TACT transferred the answers onto a computer punch card and fed the card
into an I.B.M. 1400 Series computer, which then spit out your matches:
five blue cards, if you were a woman, or five pink ones, if you were a
man.
In the beginning, TACT was restricted to the Upper East Side, an early
sexual-revolution testing ground. The demolition of the Third Avenue
Elevated subway line set off a building boom and a white-collar influx,
most notably of young educated women who suddenly found themselves free
of family, opprobrium, and, thanks to birth control, the problem of
sexual consequence. Within a year, more than five thousand subscribers
had signed on.
Over time, TACT expanded to the rest of New York. It would invite dozens
of matched couples to singles parties, knowing that people might be
more comfortable in a group setting. Ross and Altfest enjoyed a brief
media blitz. They wound up in the pages of the New York Herald Tribune
and in Cosmopolitan. The Cosmo correspondent’s first match was with a
gym teacher. One of TACT’s print advertisements featured a photograph of a
beautiful blond woman. “Some people think Computer dating services
attract only losers,” the copy read, quoting a TACT subscriber. “This
loser happens to be a talented fashion illustrator for one of New York’s
largest advertising agencies. She makes Quiche Lorraine, plays chess,
and like me she loves to ski. Some loser!”
One day, a woman named Patricia Lahrmer, from 1010 WINS, a local radio
station, came to TACT to do an interview. She was the station’s first
female reporter, and she had chosen, as her début feature, a three-part
story on how New York couples meet. (A previous installment had been
about a singles bar—Maxwell’s Plum, on the Upper East Side, one of the
first that so-called “respectable” single women could patronize on their
own.) She had planned to interview Altfest, but he was out of the
office, and she ended up talking to Ross. The batteries died on her tape
recorder, so they made a date to finish the interview later that week,
which turned into dinner for two. They started seeing each other, and
two years afterward they were married. Ross had hoped that TACT would
help him meet someone, and, in a way, it had.
After a couple of years, Ross grew bored with TACT and went into finance
instead. He and Lahrmer moved to London. Looking back now, he says that
he considered computer dating to be little more than a gimmick and a
fad.
The process of selecting and securing a partner, whether for conceiving
and rearing children, or for enhancing one’s socioeconomic standing, or
for attempting motel-room acrobatics, or merely for finding
companionship in a cold and lonely universe, is as consequential as it
can be inefficient or irresolute.

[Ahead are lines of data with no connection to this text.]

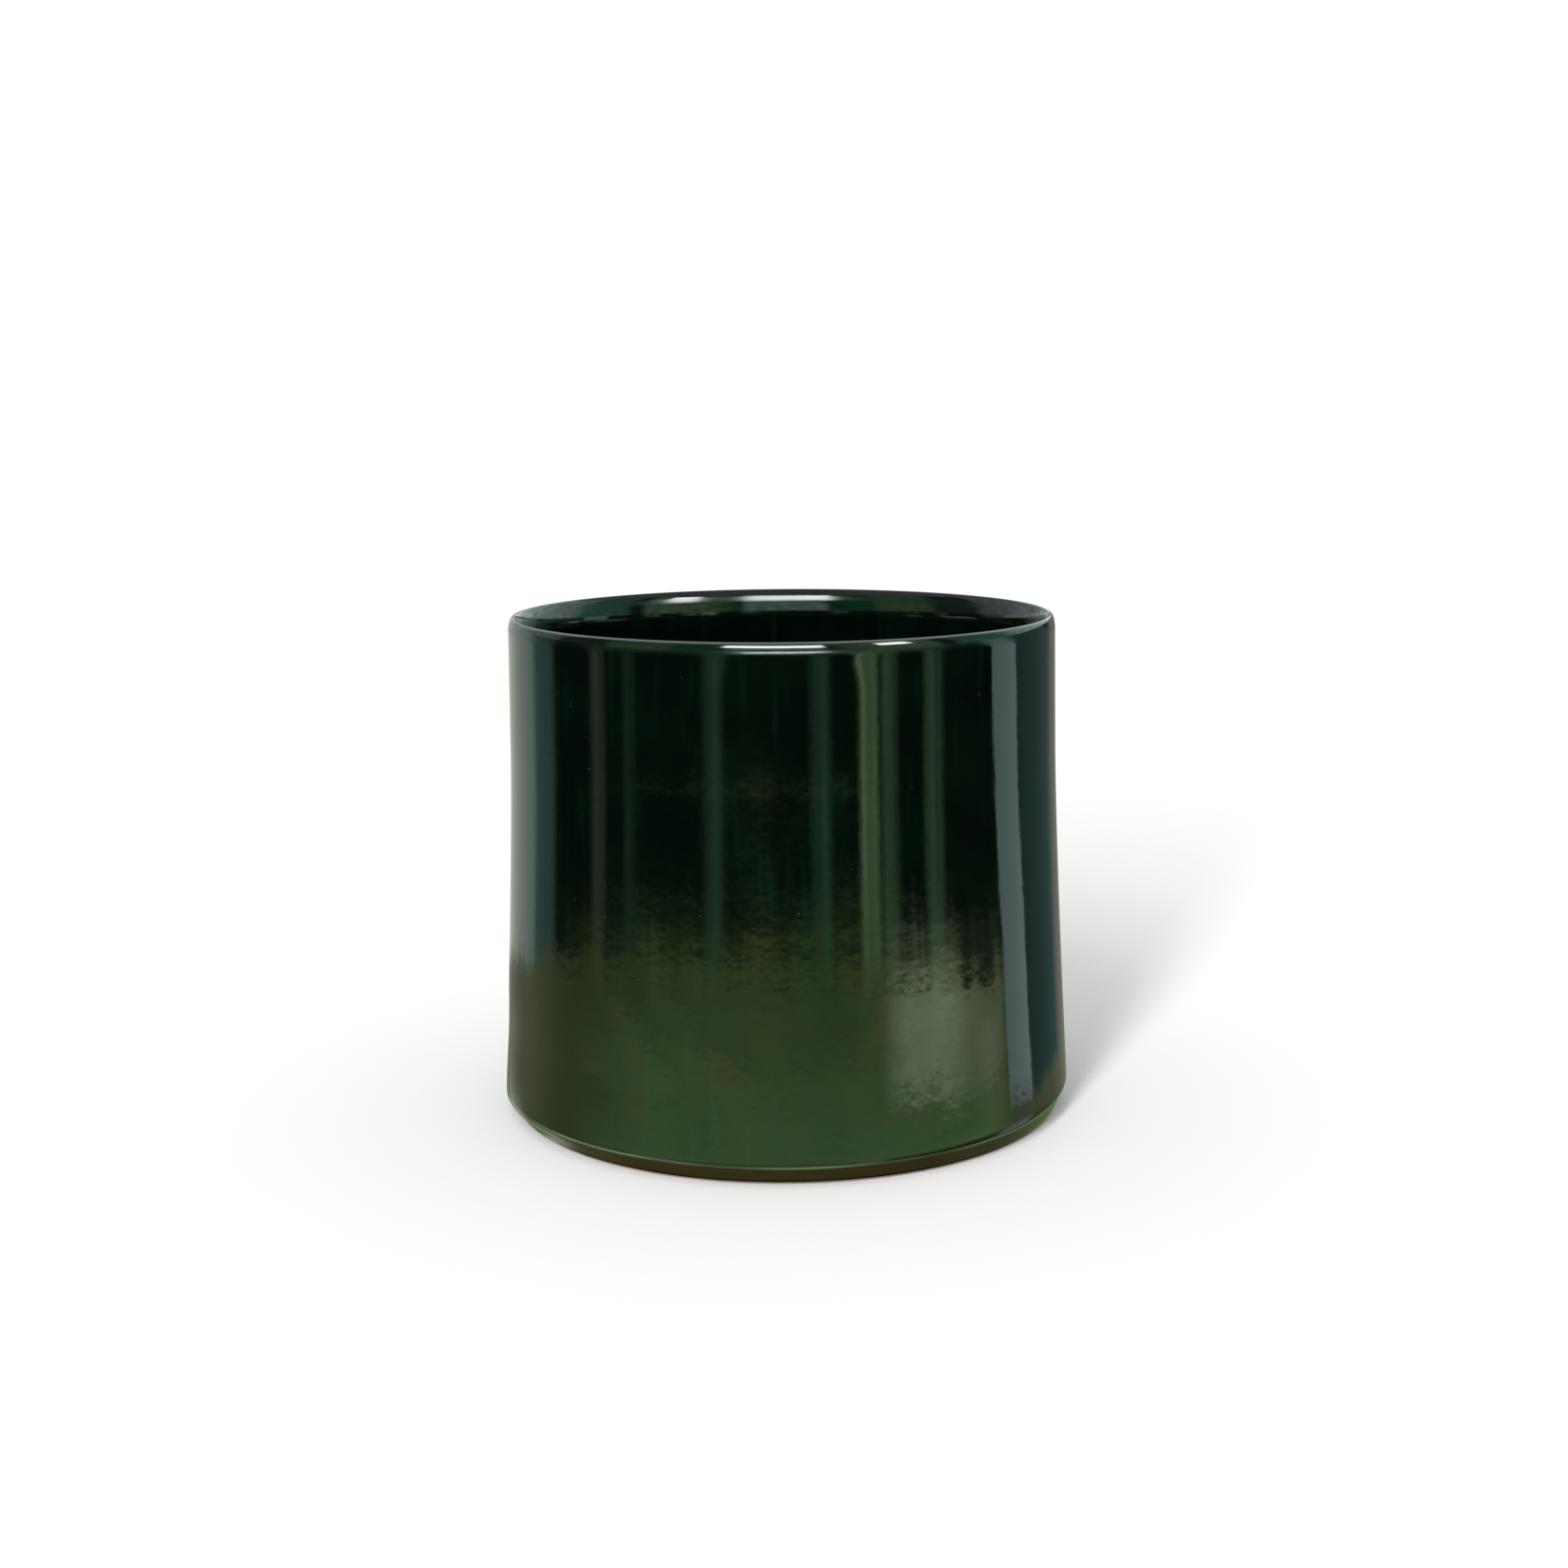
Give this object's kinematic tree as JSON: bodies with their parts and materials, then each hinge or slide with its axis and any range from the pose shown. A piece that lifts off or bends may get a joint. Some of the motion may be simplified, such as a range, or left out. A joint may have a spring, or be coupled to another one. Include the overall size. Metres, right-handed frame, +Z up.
{
  "type": "terracotta pot",
  "caption": "Straight-sided round planter in fired terracotta with a dark green gloss glaze, a soft rounded lip, a bevelled foot and a drain hole with a rubber bung.",
  "frame": {"origin": "centre of the surface that the pot stands on, on the pot's axis", "axes": "+Z up along the pot's axis; the pictured side faces -Y, with +X to its right"},
  "size_m": [0.4262, 0.4262, 0.368],
  "materials": {
    "terracotta": "bare fired earthenware, matt and slightly open, with fine grog and wipe marks",
    "green_glaze": "deep bottle-green gloss glaze, thin and paler along the crown of the lip, olive-brown on the bevel at the foot",
    "plug_rubber": "black moulded rubber, satin",
    "pad_rubber": "dark grey stick-on rubber, matt"
  },
  "bodies": {
    "pot": {"clay_body": "terracotta", "outer_glaze": "green_glaze", "inner_glaze": "green_glaze", "foot_pad_1": "pad_rubber", "foot_pad_2": "pad_rubber", "foot_pad_3": "pad_rubber", "foot_pad_4": "pad_rubber"},
    "plug": {"drain_plug": "plug_rubber"}
  },
  "joints": [
    {"name": "plug_lift", "type": "slide", "parent": "pot", "child": "plug", "axis": [0, 0, 1], "range_m": [0, 0.38]}
  ]
}
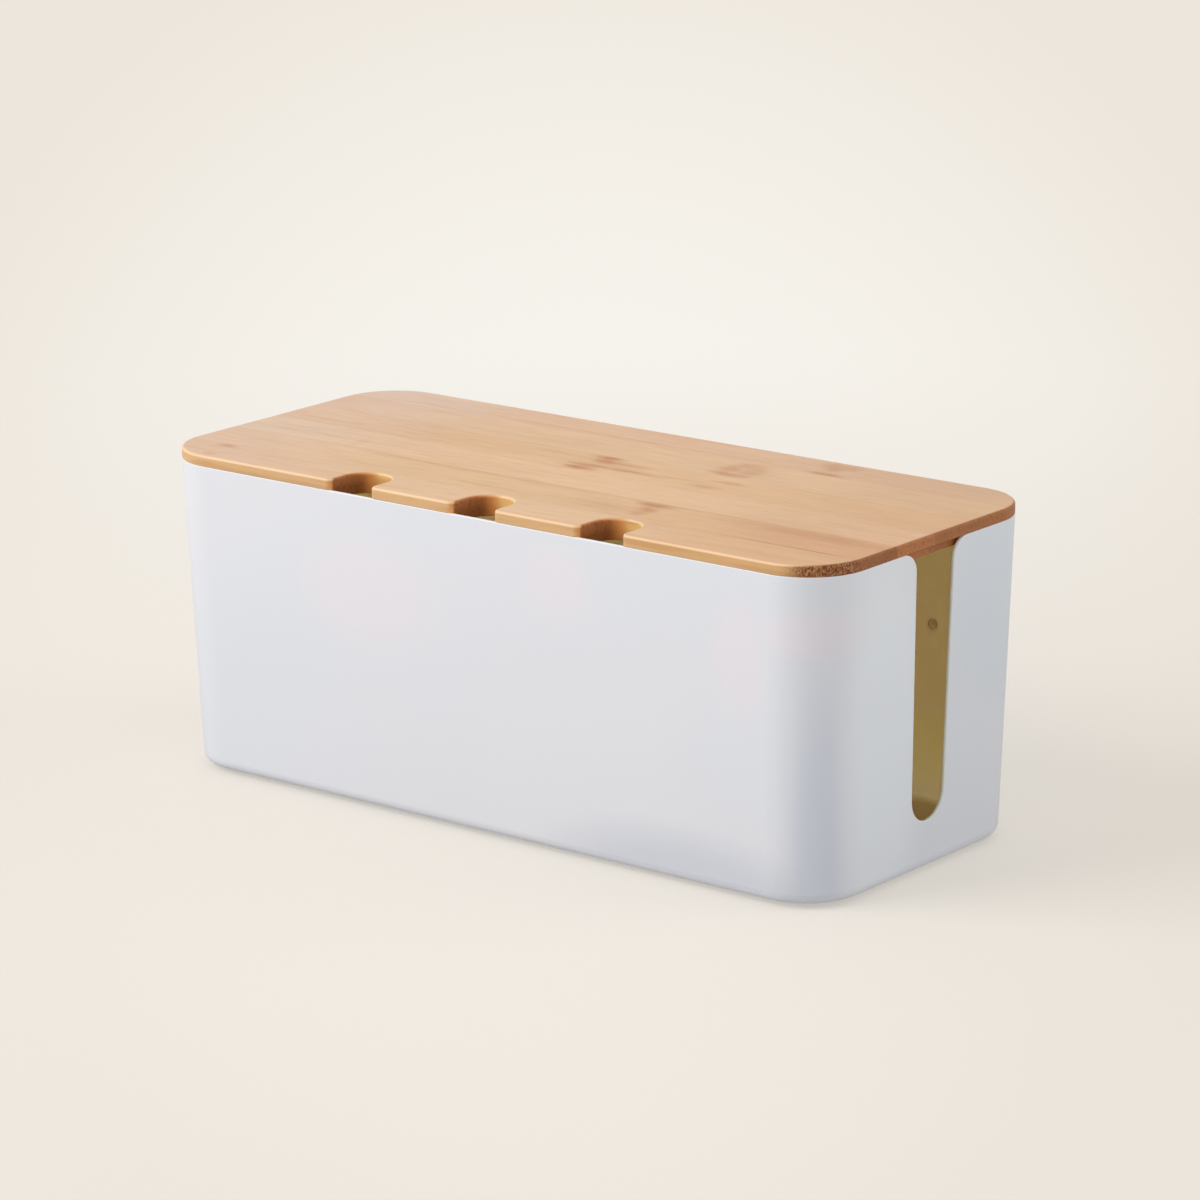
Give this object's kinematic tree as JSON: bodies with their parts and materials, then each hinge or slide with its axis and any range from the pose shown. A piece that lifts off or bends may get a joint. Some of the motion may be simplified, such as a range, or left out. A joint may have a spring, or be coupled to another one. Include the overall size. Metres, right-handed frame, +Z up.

Lives hang in the balance, and yet we
have typically relied for our choices on happenstance—offhand referrals,
late nights at the office, or the dream of meeting cute.
Online dating sites, whatever their more mercenary motives, draw on the
premise that there has got to be a better way. They approach the
primeval mystery of human attraction with a systematic and almost
Promethean hand. They rely on algorithms, those often proprietary
mathematical equations and processes which make it possible to perform
computational feats beyond the reach of the naked brain. Some add an
extra layer of projection and interpretation; they adhere to a certain
theory of compatibility, rooted in psychology or brain chemistry or
genetic coding, or they define themselves by other, more readily obvious
indicators of similitude, such as race, religion, sexual predilection,
sense of humor, or musical taste. There are those which basically allow
you to browse through profiles as you would boxes of cereal on a shelf
in the store. Others choose for you; they bring five boxes of cereal to
your door, ask you to select one, and then return to the warehouse with
the four others. Or else they leave you with all five.